**INFORMATION SHOWN**
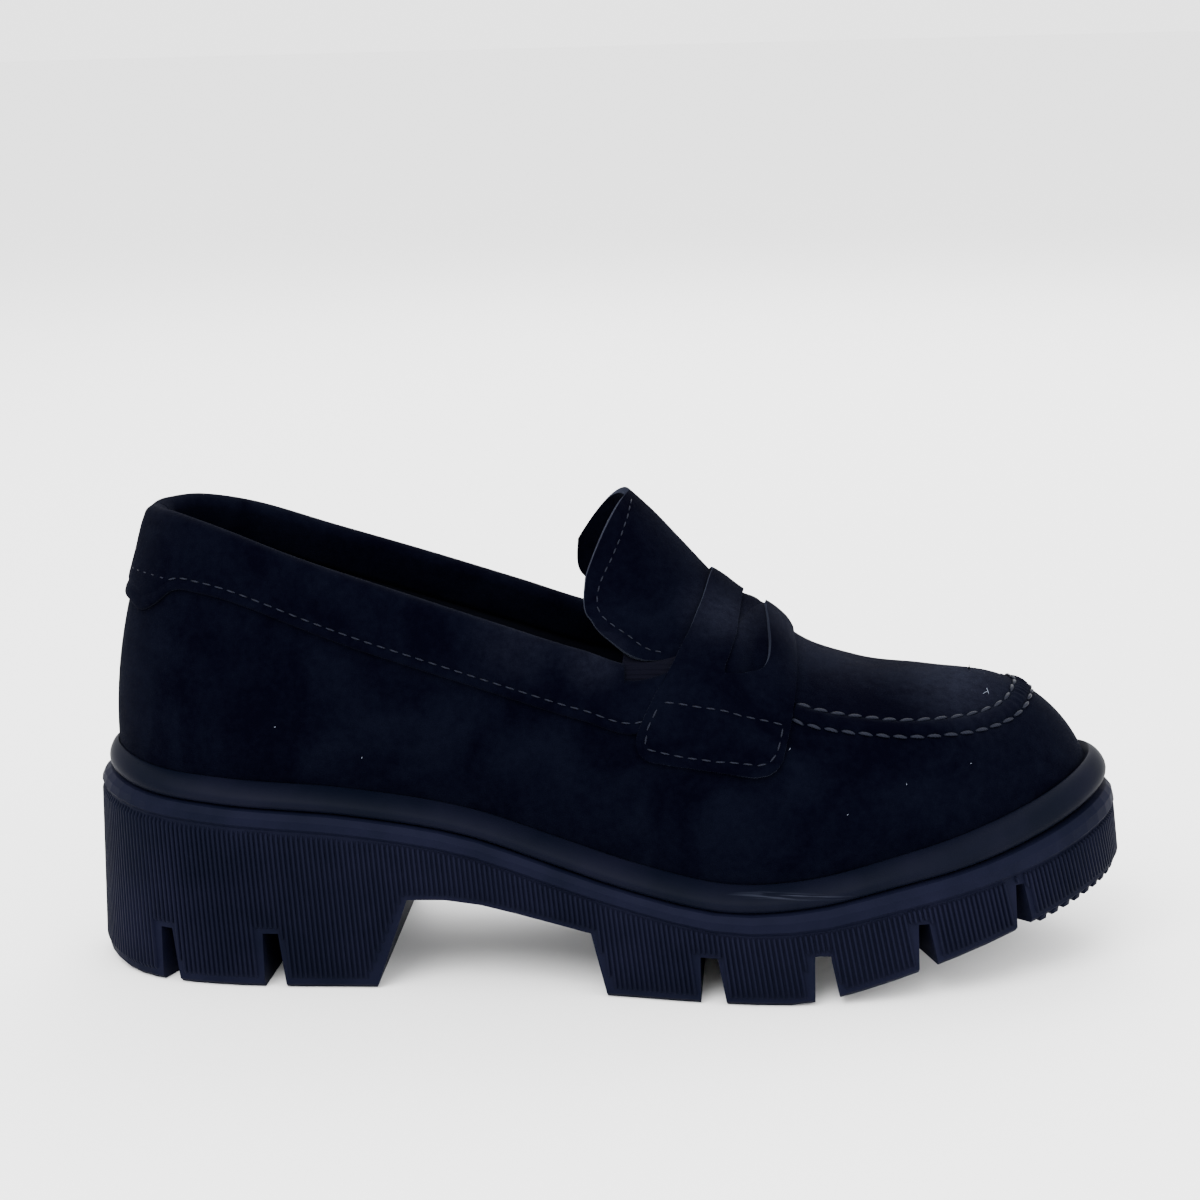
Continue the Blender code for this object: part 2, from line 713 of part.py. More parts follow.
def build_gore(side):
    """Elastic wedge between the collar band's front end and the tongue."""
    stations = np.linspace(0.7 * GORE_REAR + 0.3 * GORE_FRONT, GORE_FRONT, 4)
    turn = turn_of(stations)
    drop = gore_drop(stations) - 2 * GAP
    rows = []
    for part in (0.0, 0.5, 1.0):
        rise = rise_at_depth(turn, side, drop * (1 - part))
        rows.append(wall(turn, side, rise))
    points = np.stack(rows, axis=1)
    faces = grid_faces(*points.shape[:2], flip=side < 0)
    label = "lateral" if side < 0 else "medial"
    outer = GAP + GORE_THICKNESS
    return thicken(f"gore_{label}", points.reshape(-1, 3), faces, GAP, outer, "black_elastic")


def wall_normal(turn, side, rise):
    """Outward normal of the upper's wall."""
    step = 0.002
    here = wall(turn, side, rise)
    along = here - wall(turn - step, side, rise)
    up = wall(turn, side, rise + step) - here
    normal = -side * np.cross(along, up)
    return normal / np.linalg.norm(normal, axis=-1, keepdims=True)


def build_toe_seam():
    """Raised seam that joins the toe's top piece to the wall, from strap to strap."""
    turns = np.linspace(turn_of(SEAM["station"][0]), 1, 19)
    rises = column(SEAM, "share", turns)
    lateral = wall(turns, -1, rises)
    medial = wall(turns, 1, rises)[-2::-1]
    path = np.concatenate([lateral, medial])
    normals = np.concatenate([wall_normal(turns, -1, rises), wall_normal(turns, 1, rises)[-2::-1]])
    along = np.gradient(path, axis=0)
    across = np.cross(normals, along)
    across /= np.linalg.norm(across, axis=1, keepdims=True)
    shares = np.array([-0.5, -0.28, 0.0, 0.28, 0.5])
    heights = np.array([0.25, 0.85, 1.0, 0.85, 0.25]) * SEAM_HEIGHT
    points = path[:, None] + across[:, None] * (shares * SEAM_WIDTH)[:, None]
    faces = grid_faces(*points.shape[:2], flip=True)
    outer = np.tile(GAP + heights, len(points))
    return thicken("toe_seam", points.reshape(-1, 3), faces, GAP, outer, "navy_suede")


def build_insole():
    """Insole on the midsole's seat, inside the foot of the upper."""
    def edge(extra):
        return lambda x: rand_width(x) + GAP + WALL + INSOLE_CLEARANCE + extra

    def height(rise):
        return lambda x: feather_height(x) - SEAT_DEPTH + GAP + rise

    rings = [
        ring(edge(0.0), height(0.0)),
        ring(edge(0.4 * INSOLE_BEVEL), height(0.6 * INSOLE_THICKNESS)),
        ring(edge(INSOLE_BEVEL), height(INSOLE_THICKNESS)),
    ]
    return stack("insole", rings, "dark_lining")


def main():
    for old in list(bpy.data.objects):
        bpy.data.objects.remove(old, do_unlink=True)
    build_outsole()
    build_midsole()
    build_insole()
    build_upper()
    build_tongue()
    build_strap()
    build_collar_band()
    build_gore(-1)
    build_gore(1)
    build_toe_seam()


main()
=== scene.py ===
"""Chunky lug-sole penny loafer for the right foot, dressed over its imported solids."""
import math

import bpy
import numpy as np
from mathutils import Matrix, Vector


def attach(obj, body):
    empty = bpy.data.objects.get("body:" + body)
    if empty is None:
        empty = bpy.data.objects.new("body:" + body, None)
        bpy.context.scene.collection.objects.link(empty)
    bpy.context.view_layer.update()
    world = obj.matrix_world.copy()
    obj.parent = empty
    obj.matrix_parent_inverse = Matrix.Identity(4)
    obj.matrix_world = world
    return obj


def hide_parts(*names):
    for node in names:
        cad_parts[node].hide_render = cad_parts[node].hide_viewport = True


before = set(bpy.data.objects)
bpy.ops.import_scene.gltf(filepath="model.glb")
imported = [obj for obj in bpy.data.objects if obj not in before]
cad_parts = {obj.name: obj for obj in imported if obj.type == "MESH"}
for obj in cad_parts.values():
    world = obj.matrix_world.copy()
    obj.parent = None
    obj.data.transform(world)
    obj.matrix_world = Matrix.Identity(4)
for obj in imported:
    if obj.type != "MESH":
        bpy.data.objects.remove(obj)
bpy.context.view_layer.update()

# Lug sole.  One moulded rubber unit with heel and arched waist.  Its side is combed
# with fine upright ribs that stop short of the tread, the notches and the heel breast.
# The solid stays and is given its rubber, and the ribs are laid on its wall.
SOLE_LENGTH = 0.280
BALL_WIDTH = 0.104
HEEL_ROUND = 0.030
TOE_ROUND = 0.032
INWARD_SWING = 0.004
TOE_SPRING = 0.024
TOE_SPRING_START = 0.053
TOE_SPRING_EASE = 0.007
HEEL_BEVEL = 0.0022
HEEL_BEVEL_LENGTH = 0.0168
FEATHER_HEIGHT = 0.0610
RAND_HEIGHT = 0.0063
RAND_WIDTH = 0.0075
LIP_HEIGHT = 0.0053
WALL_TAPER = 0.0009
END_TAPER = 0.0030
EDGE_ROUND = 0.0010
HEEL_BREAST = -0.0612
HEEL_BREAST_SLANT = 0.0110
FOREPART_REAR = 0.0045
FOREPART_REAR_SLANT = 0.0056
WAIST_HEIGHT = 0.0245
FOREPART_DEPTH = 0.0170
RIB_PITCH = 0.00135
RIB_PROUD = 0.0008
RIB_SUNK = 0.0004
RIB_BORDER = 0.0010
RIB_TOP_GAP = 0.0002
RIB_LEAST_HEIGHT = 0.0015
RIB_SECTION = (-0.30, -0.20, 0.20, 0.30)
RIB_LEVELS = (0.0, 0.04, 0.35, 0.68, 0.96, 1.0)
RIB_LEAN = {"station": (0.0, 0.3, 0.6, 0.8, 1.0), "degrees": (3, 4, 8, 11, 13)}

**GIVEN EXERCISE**
Copy out exactly the lines running from the one with "build_outsole()" to the one with "bpy.data.objects.remove(obj)", including both ends, and nothing more.

**FINISHED TASK**
    build_outsole()
    build_midsole()
    build_insole()
    build_upper()
    build_tongue()
    build_strap()
    build_collar_band()
    build_gore(-1)
    build_gore(1)
    build_toe_seam()


main()
=== scene.py ===
"""Chunky lug-sole penny loafer for the right foot, dressed over its imported solids."""
import math

import bpy
import numpy as np
from mathutils import Matrix, Vector


def attach(obj, body):
    empty = bpy.data.objects.get("body:" + body)
    if empty is None:
        empty = bpy.data.objects.new("body:" + body, None)
        bpy.context.scene.collection.objects.link(empty)
    bpy.context.view_layer.update()
    world = obj.matrix_world.copy()
    obj.parent = empty
    obj.matrix_parent_inverse = Matrix.Identity(4)
    obj.matrix_world = world
    return obj


def hide_parts(*names):
    for node in names:
        cad_parts[node].hide_render = cad_parts[node].hide_viewport = True


before = set(bpy.data.objects)
bpy.ops.import_scene.gltf(filepath="model.glb")
imported = [obj for obj in bpy.data.objects if obj not in before]
cad_parts = {obj.name: obj for obj in imported if obj.type == "MESH"}
for obj in cad_parts.values():
    world = obj.matrix_world.copy()
    obj.parent = None
    obj.data.transform(world)
    obj.matrix_world = Matrix.Identity(4)
for obj in imported:
    if obj.type != "MESH":
        bpy.data.objects.remove(obj)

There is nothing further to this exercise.